The statement "x, y = document, document and latter on predict with x, y = document, query" may have some problem. Where is the label information ? Why do you want to train a ranking model with doc-doc pairs? Are you interested in the matching between long texts?
Is it the idea of text mathing like DRRm to get the most relevant documents for a new query? 😄
What I was confused is that prediction is actually equal to testing...and in config file the prediction phase is related to training phase. Prediction is done using text1_corpus
and text2_corpus
! The intuition would to have there your new data.
I have now a good trick doing real prediciton. You just use the relation file under prediction to create your batches. You use the format of relation with each line have the same new query (with its word ID instead of a doc ID!) and in the last column the doc ID from your doc ID list you can takeover. I suppose you can hack in this way something out...

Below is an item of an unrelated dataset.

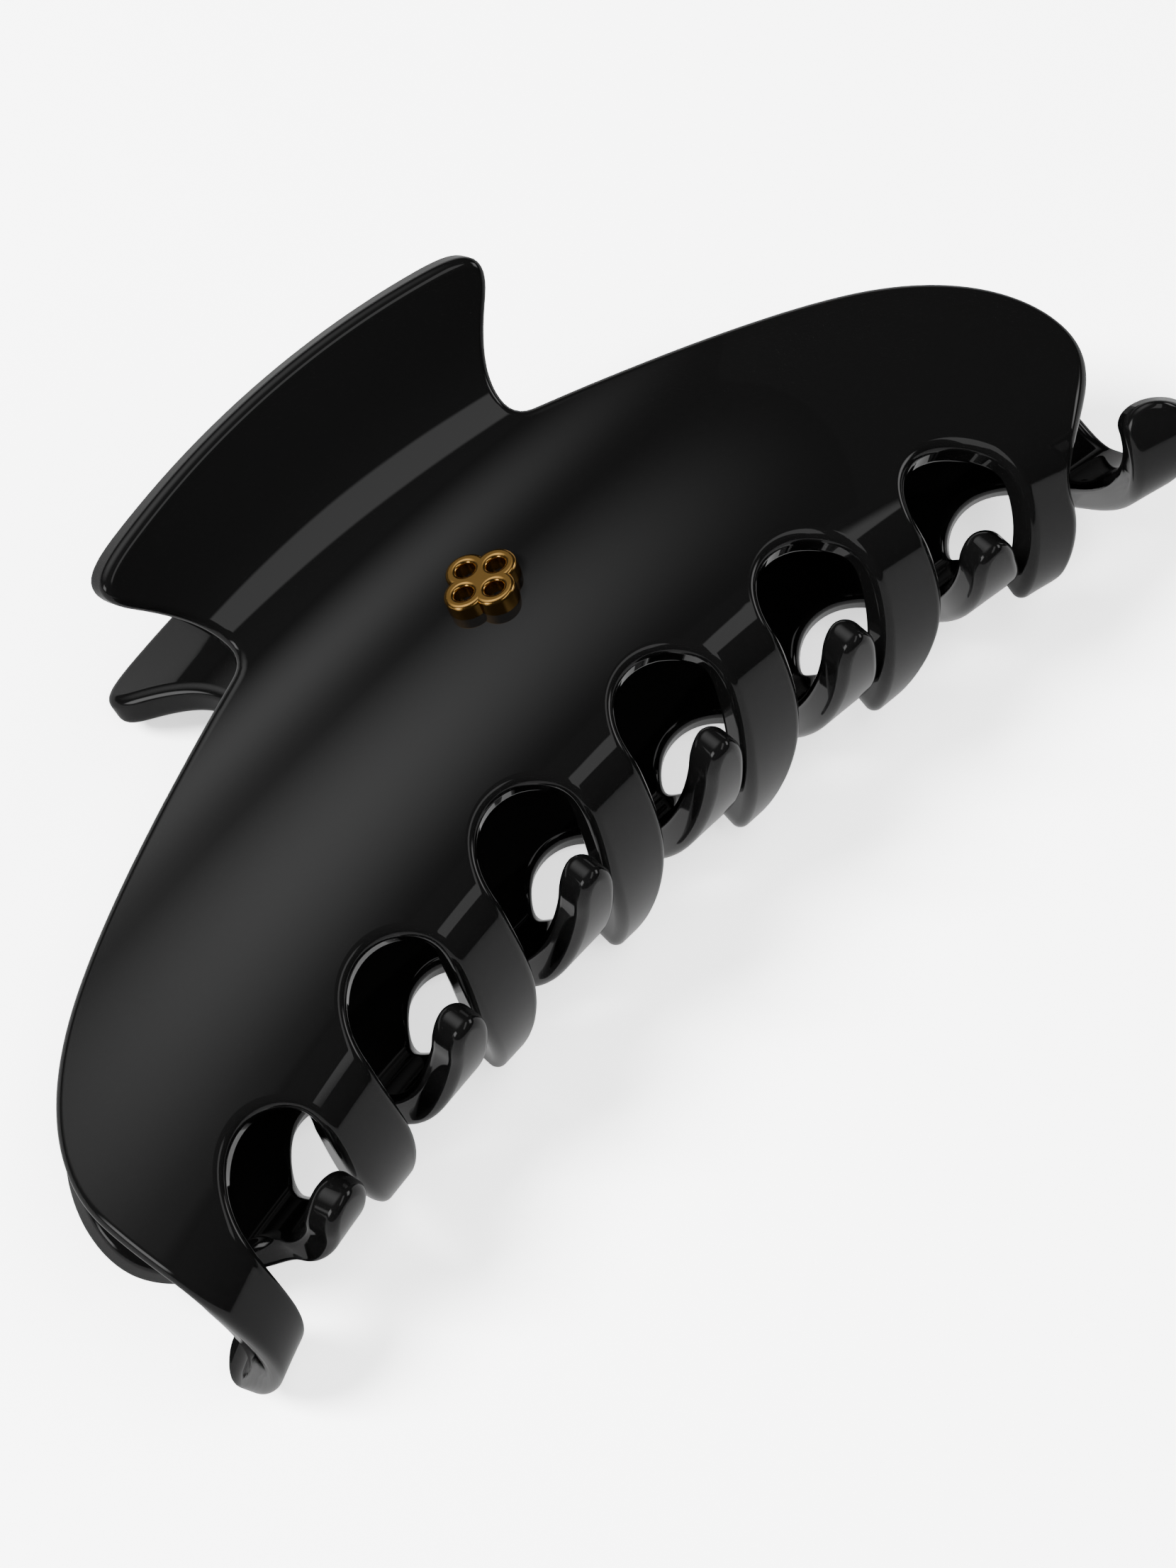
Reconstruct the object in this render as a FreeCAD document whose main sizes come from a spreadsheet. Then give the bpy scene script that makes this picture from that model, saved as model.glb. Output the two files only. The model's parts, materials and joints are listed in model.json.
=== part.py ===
import FreeCAD, Part
import math
import os

# Claw hair clip: two identical formed jaws, back to back on a sprung steel hinge.
# Clip frame while building: X along the clip, Z up to the thumb handles, front jaw
# on the -Y side, hinge pin on the X axis. The last step lays the clip down.

os.makedirs("parts", exist_ok=True)
doc = FreeCAD.newDocument("claw_clip")
V = FreeCAD.Vector

# ---------------------------------------------------------------- driving dimensions
sheet = doc.addObject("Spreadsheet::Sheet", "dims")
DIMS = [
    ("pitch", 19.0, "tooth pitch; every outline ratio below is times this"),
    ("thickness", 3.7, "acetate sheet"),
    ("rimRound", 0.5, "rounding of the sheet's polished edges"),
    ("halfWaistGap", 10.85, "mid plane to the outer face at the waist"),
    ("handleAngle", -34.8, "slope of the handle, degrees from upright"),
    ("bodyAngle", 29.7, "slope just under the waist"),
    ("neckAngle", -1.4, "slope where the arches start"),
    ("toothAngle", -64.8, "slope where the teeth start"),
    ("tipAngle", -98.0, "slope at the middle of the teeth"),
    ("padLength", 30.0, "hinge seat on the inside of the waist"),
    ("padHeight", 10.0, "hinge seat height"),
    ("padFace", 5.7, "hinge seat face to the mid plane"),
    ("leafThick", 1.0, "hinge leaf plate"),
    ("leafLength", 28.0, "hinge leaf length"),
    ("leafBelow", 4.5, "leaf plate below the pin"),
    ("leafAbove", 7.5, "leaf plate above the pin"),
    ("earRadius", 3.0, "ear round the pin"),
    ("earOuter", 13.0, "inner face of the outer ear"),
    ("earInner", 11.6, "inner face of the inner ear"),
    ("pinRadius", 1.25, "hinge pin"),
    ("pinClear", 0.05, "radial clearance of the ears on the pin"),
    ("pinHead", 2.2, "pin head radius"),
    ("wire", 1.2, "spring wire"),
    ("coilRadius", 2.75, "spring coil, mean"),
    ("coilLength", 19.2, "spring coil length"),
    ("coilTurns", 12.5, "turns, half a turn puts the legs on opposite leaves"),
    ("legReach", 6.6, "height of the leg ends above the pin"),
    ("bushRadius", 1.95, "bush inside the coil"),
    ("screwX", 7.0, "leaf screw either side of the middle"),
    ("screwRadius", 1.0, "leaf screw shank"),
    ("screwHead", 1.9, "countersunk head"),
    ("screwLength", 3.6, "leaf screw"),
    ("emblemLobe", 2.15, "ornament lobe radius"),
    ("emblemOffset", 2.05, "ornament lobe centre"),
    ("emblemEye", 0.95, "hole in each lobe"),
    ("emblemRise", 1.7, "ornament height over the sheet"),
    ("studRadius", 0.5, "ornament stud"),
    ("studOffset", 0.62, "ornament stud centre"),
    ("studDepth", 2.2, "ornament stud length in the sheet"),
    ("lieAngle", 1.1, "tilt of the closed clip lying on its rear jaw"),
]
for row, (name, value, note) in enumerate(DIMS, start=1):
    sheet.set("A%d" % row, name)
    sheet.set("B%d" % row, str(value))
    sheet.set("C%d" % row, note)
    sheet.setAlias("B%d" % row, name)
doc.recompute()
D = {name: float(sheet.get(name)) for name, value, note in DIMS}

P = D["pitch"]
TH = D["thickness"]
TEETH = 7

# ---------------------------------------------------------------- jaw mid-line
# arc length s is 0 at the waist, negative up the handle, positive down to the teeth
WAIST_S = 0.068 * P
WAIST_W = 1.2 * P
NECK_S = 1.661 * P
BEND_LEN = 0.528 * P
TIP_S = 3.6 * P


def smooth(t):
    t = min(max(t, 0.0), 1.0)
    return t * t * (3 - 2 * t)


def slope(s):
    """Angle of the sheet at s, from straight down, outward positive."""
    h, b, n = (math.radians(D[k]) for k in ("handleAngle", "bodyAngle", "neckAngle"))
    t, e = (math.radians(D[k]) for k in ("toothAngle", "tipAngle"))
    top = WAIST_S + WAIST_W / 2
    if s < top:
        return h + (b - h) * smooth((s - WAIST_S + WAIST_W / 2) / WAIST_W)
    if s < NECK_S:
        return b + (n - b) * (s - top) / (NECK_S - top)
    if s < NECK_S + BEND_LEN:
        return n + (t - n) * smooth((s - NECK_S) / BEND_LEN)
    return t + (e - t) * (s - NECK_S - BEND_LEN) / (TIP_S - NECK_S - BEND_LEN)


STEP = P / 200.0
S_LOW = -1.7 * P
S_HIGH = 4.9 * P


def integrate():
    """Outward distance and height of the outer face along s, one entry per STEP."""
    count = int(round((S_HIGH - S_LOW) / STEP))
    start = int(round(-S_LOW / STEP))
    ys, zs = [0.0], [0.0]
    for i in range(count):
        a = slope(S_LOW + (i + 0.5) * STEP)
        ys.append(ys[-1] + math.sin(a) * STEP)
        zs.append(zs[-1] - math.cos(a) * STEP)
    y0 = ys[start] - D["halfWaistGap"]
    z0 = zs[start]
    return [y - y0 for y in ys], [z - z0 for z in zs]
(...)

I see that the models usually needs a text1 and text2 to perform the training and predictions. Usually on search engines I just need the text2 (document) to perform the indexing step (training).
How can I train the model like a search engine? i.e. I don't have the text1 information (query/question) and I want to index my documents.
Does using the same text for text1 and text2 works for training?